A 4 watt-second flash that is 100% efficient will put out the same amount of light as a 400 watt-second flash that is 1% efficient.

"Effective watt-seconds" are ill-defined as well, so are basically just as useless as watt-seconds.

By contrast, guide numbers are fairly well defined. They can be directly compared at a given beam spread (assuming manufacturers aren't stretching a bit. Ken Rockwell seems to think most flashes are over-rated by about a stop.)

However, the most accurate way to compare two flashes is through an actual scientifically defined unit like the lumen-second. From Wikipedia,

The lumen (symbol: lm) is the SI derived unit of luminous flux, a measure of the power of light perceived by the human eye.

As photographers, we're all keenly aware that time plays an important role in exposure. The longer the shutter is open, or the longer the light is on, the higher the exposure.
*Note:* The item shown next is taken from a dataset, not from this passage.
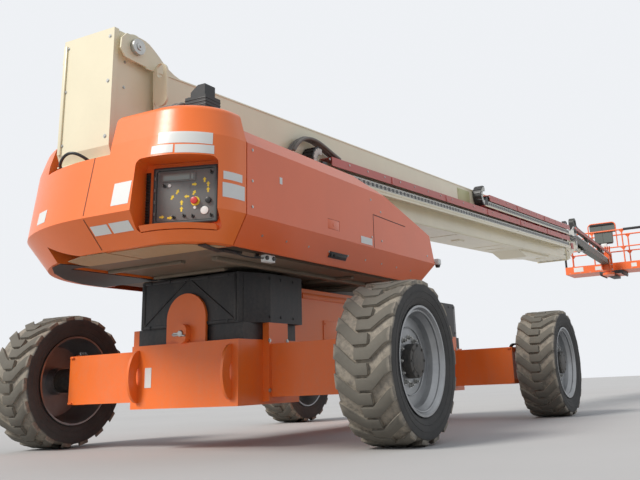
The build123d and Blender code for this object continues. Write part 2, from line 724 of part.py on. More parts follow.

Thus, lumen-seconds more directly translate to exposure than lumens do.

Here's a page from AlienBees' website which includes the specs on your B400 (7000 lumen-seconds) as well as a paragraph or two about how bogus "effective watt-seconds" are.

The Effective Wattseconds rating, however, is rather arbitrary and cannot be easily proven true or untrue, as it is merely used as a basis for inflated comparison of different flash systems.

I've looked around for a lumen-second rating of the 580 ex II, but can't seem to find one.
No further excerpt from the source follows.